The new kid at Kiehl’s espresso counter these days? An upscale 2-year-old Greenwich Village bakery, Milk & Cookies, which provides hair- and skin-care customers with varied special treats and beverages, and a doggie bone for their pampered pooches made out of “all natural” pumpkin and peanut butter. A new dog cookie may be in the works.

“We meet their clientele’s needs,” said Damien DePaolis, general manager of the bakery. “And they have a big clientele for dogs.” He noted that one of the “head people” at Kiehl’s Hudson St. corporate office approached the nearby Milk & Cookies to negotiate a deal several months ago.

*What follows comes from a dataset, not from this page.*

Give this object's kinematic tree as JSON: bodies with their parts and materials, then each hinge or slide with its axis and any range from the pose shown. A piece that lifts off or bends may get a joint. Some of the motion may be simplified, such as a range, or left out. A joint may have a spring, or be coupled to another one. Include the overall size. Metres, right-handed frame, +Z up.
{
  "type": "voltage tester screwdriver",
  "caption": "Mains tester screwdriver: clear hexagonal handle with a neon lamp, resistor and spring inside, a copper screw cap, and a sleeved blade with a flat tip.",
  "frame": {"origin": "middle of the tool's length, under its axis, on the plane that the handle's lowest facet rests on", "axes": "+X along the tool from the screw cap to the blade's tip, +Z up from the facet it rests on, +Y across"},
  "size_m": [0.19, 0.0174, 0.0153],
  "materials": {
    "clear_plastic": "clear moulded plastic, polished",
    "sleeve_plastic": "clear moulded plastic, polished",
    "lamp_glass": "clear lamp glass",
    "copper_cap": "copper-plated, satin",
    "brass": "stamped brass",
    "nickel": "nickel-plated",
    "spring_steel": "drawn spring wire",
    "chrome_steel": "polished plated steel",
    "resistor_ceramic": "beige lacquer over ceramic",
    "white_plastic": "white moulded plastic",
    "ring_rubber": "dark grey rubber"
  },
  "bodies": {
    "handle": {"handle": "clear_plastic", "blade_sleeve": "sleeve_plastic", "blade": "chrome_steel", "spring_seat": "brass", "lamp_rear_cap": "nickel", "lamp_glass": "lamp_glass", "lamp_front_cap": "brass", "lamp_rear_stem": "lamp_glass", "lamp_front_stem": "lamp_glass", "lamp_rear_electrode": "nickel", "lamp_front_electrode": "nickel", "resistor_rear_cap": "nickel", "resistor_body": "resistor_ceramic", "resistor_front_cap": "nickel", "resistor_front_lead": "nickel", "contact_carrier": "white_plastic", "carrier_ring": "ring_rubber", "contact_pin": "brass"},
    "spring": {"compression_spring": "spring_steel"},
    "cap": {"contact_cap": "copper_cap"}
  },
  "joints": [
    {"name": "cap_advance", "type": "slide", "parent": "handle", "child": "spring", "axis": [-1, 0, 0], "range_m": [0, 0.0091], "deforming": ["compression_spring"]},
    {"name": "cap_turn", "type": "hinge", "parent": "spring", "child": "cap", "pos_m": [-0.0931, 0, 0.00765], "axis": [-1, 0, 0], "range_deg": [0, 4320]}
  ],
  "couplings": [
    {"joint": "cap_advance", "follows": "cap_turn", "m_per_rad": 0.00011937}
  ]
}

“They said they liked Mud but that they do not bake their own product and they wanted something for customers that would go with their cup of coffee,” DePaolis said. “Eventually, they pulled Mud.”

He added that his Commerce St. bakery, owned by pastry chef Tina Casaceli, a Kiehl’s regular, is now in the process of “creating a special cookie just for Kiehl’s.”

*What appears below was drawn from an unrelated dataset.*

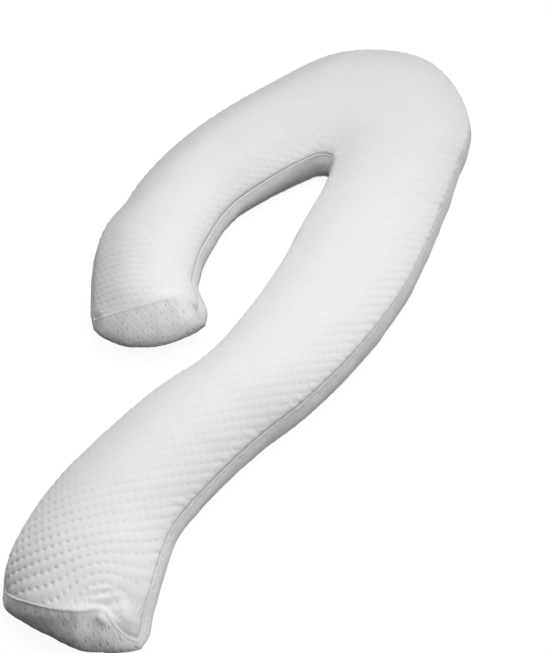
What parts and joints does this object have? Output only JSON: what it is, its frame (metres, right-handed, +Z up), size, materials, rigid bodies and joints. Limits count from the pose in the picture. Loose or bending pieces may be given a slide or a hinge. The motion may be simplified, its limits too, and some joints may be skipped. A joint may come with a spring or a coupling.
{
  "type": "pregnancy pillow",
  "caption": "Long filled pillow in the shape of a walking cane, with a straight leg, a wide bend and a short hook, in white dimpled knit.",
  "frame": {"origin": "middle of the pillow's length and width, on the surface that it lies on", "axes": "+Y along the leg from the foot towards the bend, +Z up, +X away from the hook"},
  "size_m": [0.6343, 1.3213, 0.1467],
  "materials": {
    "knit_cover": "matt white jersey knit with a raised dimple pattern"
  },
  "bodies": {
    "root": {"pregnancy_pillow": "knit_cover"}
  },
  "joints": []
}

Rob Imig, Kiehl’s vice president of public relations, claimed the parting was mutual. 

“We have no ill will against Mud,” he said. “Customers loved their coffee, but we wanted a snack and something more upscale to fit our mold as a company. We had a great relationship with Mud, but this is…about our customers and what they demand from Kiehl’s, and we listen to our customers.”

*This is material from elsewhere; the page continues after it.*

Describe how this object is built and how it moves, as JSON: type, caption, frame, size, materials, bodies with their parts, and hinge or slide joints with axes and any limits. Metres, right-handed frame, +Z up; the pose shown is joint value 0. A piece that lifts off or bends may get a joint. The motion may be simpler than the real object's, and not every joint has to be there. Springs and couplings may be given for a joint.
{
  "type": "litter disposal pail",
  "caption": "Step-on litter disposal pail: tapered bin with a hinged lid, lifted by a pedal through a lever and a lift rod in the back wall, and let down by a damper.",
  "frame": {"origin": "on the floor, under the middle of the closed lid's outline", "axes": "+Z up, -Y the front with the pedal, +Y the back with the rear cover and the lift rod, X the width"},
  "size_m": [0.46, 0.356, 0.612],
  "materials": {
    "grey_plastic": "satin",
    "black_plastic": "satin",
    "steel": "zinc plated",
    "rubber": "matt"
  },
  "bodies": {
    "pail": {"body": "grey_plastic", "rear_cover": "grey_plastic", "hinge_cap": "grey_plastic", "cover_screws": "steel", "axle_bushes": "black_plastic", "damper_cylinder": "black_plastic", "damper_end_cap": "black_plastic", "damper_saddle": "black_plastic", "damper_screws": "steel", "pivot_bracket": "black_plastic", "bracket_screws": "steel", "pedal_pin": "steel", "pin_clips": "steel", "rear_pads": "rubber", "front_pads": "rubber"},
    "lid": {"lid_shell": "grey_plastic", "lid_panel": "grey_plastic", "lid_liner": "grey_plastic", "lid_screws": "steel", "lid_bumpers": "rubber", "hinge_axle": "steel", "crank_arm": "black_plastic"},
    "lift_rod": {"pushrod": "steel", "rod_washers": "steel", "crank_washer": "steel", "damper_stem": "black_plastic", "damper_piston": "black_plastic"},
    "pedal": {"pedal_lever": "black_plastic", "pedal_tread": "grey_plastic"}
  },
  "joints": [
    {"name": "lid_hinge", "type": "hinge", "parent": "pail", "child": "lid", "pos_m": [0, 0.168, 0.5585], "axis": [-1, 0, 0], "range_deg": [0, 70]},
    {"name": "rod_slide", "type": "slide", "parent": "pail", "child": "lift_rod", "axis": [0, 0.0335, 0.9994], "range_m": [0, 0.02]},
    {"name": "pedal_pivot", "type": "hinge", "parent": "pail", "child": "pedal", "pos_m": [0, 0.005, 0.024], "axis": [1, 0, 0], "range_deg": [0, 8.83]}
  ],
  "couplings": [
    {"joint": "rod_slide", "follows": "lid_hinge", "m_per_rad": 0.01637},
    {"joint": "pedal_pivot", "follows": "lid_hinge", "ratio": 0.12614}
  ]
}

Once a family-owned company, the 159-year-old Kiehl’s was purchased in 2000 by L’Oréal, the French cosmetics giant.

Rachael Kelley, another Kiehl’s spokesperson, worked to put together the partnership with Milk & Cookies. She would not discuss any financial arrangement with either Mud or the bakery.

Mud co-owners Nina Berott, a German advertising pro, and Greg Northrop, her rock musician husband, are currently in Berlin for an extended stay, staffers said, and they did not respond to e-mailed requests for comment by press time. The couple introduced the first Mudtruck in March 2001, quickly garnering kudos from media foodies in mainstream publications like Time Out New York, an interview on “Oprah” and plugs from the politically correct Reverend Billy, the pompadoured anti-consumerist prankster.

“I’m not in Sheridan Square every day and I heard through the grapevine that they had pulled [the Mudtruck] out of there, but I never knew the story,” mused Reverend Billy, real name Bill Talen, who lives in Brooklyn and said he is close to Mud owners Berott and Northrop. “I know them well and trust them a lot,” he said. 

Several Mud employees at the popular brick-walled Mudspot coffee shop with a garden on E. Ninth St. near Second Ave., which opened in 2003, were tight-lipped when asked about the business. A woman in the nearby Mud office said curtly, “We cannot answer questions.”

And a bandana-wearing Mudtruck barista serving orange cups of steaming Joe to customers passing by on Astor Place claimed he didn’t know what happened to the second converted Con Ed Mud van that had been parked until last fall on W. Fourth St., between Seventh Ave. South and Grove St. 

“Maybe it’s in the garage for repairs,” he said.

As it turns out, the case of the disappeared Mudtruck is not especially mysterious. 

“It was parked illegally near an I.R.T. train in a no-stopping zone,” said Bob Gormley, district manager for Community Board 2, which covers the West Village. He said he received a complaint about the Mudtruck in Sheridan Square and forwarded it to the office of the Manhattan borough president, which was collecting complaints from community boards about the locations of mobile food vendors and passing them on to enforcement agencies and inspectors. 

Gormley said he didn’t know if the Police Department prompted Mud to move, but said he got a call from one of the owners, claiming Mudtruck had a permit from the city’s Parks Department. 

“But the Parks Department has no jurisdiction for complaints about mobile food trucks,” he said. “A Parks permit can’t be used to park illegally, and maybe the Mudtruck misunderstood and was using it in a way they weren’t supposed to.”

But despite various cookies crumbling for Mud, the company seems poised to keep on trucking. Two of its brands are on sale near Sheridan Square at the Gourmet Garage on Seventh Ave. South, said Rob Prusak, the store’s director of purchasing.